Knowing why your mission is important, how do you get everyone on board?

1. Use your mission in the hiring process
Along with meeting the technical and interpersonal skills, how well do your candidates fit with your mission? Do they feel inspired, passionate and excited when you discuss it with them? The easiest way to get employees to connect with your mission is to hire the ones who don't need your help doing so.

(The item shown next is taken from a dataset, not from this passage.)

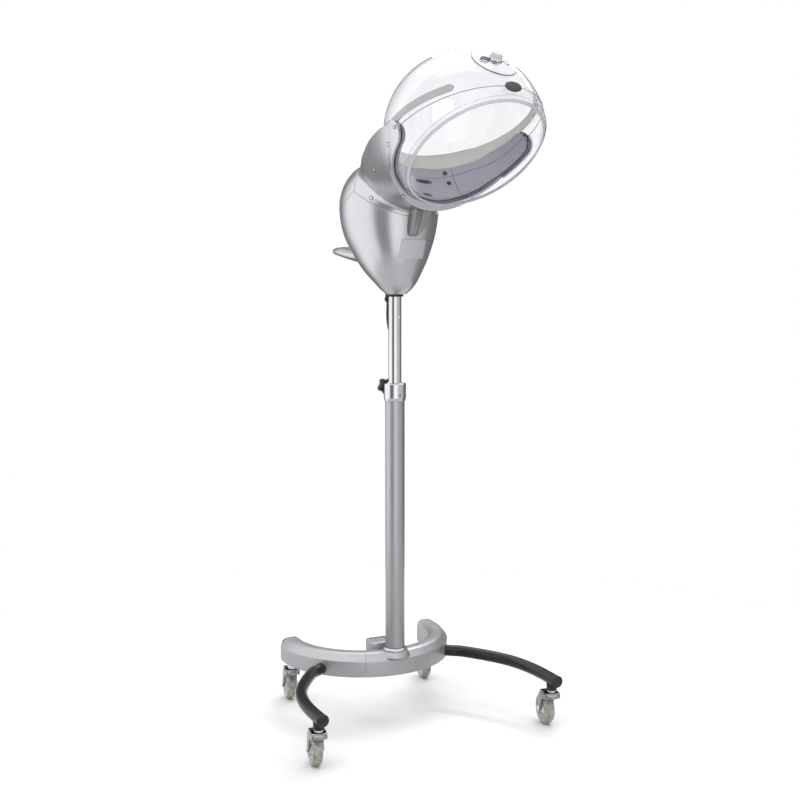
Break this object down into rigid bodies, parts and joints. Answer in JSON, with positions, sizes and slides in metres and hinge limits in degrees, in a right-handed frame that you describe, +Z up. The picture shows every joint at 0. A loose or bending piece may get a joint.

2. Overcommunicate your mission
It sounds like the only way you talk to your employees about you vision is through a newsletter which is largely ignored. If that's the case, of course it isn't important to your employees because it isn't important to the management. Your mission should come up everywhere. Meetings which are purely about mechanics of the job communicate that the mechanisms are most important. Meetings that state how project X or feature Y aligns with the mission "connect the dots" for them. When you do this enough, employees will start to do it, too.

Of course, for any of this to work...

3. Your mission must be worth talking about Is your statement inspiring or boring? Specific or vague? Is it a worthy cause? Of course employees will be uninspired by boring missions, and fail to understand how their tasks relate to an ethereal statement ("Make the world a better place"). Ensure that your mission is something meaningful, and not a exercise meant to check a box.

Good luck, I wish you the best, and hope that your company finds some magic.